In 1921 Mrs. Wilson retired with the former president to their comfortable home on S Street in Washington, D.C., nursing him until his death three years later. She later served as director of the Woodrow Wilson Foundation. Her memoir appeared in 1938. In 1961, she attended the inaugural of President John F. Kennedy.

She died of congestive heart failure on December 28, 1961, on what would have been Wilson's 105th birthday. She was 89 years old at her death, making her the fourth longest lived First Lady after Bess Wallace Truman, Lady Bird Johnson and Betty Ford. On the day of her death, she was to have been the guest of honor at the dedication ceremony for the Woodrow Wilson Bridge across the Potomac River between Maryland and Virginia.[3] She was buried next to the president at the Washington Cathedral.
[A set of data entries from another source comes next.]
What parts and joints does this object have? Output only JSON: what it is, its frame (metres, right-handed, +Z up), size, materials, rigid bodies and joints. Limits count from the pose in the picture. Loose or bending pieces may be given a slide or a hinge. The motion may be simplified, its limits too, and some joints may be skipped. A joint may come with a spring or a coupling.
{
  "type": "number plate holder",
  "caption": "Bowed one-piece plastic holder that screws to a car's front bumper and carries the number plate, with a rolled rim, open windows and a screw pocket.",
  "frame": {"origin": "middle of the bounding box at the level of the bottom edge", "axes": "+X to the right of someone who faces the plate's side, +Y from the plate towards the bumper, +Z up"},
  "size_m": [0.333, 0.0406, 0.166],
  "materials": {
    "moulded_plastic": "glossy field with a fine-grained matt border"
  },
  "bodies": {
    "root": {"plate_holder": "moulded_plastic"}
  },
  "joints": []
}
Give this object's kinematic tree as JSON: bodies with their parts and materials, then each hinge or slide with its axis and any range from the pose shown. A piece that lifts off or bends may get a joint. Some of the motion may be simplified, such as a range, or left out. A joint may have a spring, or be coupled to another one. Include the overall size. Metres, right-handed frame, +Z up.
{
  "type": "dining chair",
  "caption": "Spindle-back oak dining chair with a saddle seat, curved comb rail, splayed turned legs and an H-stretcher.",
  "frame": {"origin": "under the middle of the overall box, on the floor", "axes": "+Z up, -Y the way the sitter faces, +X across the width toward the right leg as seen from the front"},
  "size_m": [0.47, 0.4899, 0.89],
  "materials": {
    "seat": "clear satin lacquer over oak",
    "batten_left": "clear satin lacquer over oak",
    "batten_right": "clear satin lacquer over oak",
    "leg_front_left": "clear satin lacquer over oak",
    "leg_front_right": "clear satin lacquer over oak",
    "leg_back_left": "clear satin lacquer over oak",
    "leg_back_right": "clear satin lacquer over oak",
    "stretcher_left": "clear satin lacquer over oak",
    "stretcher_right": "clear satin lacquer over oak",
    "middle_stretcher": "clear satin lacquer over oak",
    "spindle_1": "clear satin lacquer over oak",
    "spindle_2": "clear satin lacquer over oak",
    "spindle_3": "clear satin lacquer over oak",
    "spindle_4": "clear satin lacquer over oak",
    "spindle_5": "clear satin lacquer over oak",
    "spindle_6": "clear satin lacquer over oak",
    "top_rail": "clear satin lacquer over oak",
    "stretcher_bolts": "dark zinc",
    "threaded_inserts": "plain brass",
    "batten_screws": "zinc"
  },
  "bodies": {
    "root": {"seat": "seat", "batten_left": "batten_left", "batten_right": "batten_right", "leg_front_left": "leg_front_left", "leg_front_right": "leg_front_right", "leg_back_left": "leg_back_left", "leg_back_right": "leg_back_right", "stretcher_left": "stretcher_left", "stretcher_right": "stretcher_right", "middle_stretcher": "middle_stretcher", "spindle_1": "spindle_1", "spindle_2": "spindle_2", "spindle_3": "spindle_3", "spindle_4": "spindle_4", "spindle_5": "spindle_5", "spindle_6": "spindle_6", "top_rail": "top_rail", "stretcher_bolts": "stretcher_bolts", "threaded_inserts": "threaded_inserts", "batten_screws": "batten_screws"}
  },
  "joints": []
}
Mrs. Wilson left her home to the National Trust for Historic Preservation to be made into a museum honoring her husband. The Woodrow Wilson House opened as a museum in 1964.

 Birthplace Foundation

The Edith Bolling Wilson Birthplace Foundation’s goal is to share how Edith Bolling’s humbled beginnings in Wytheville, Virginia served her well as First Lady and that her birthplace and childhood home will become the conduit by which public awareness will be built honoring the Bolling name, her contributions to this country, the institution of the presidency, and for the example she set for women then and now.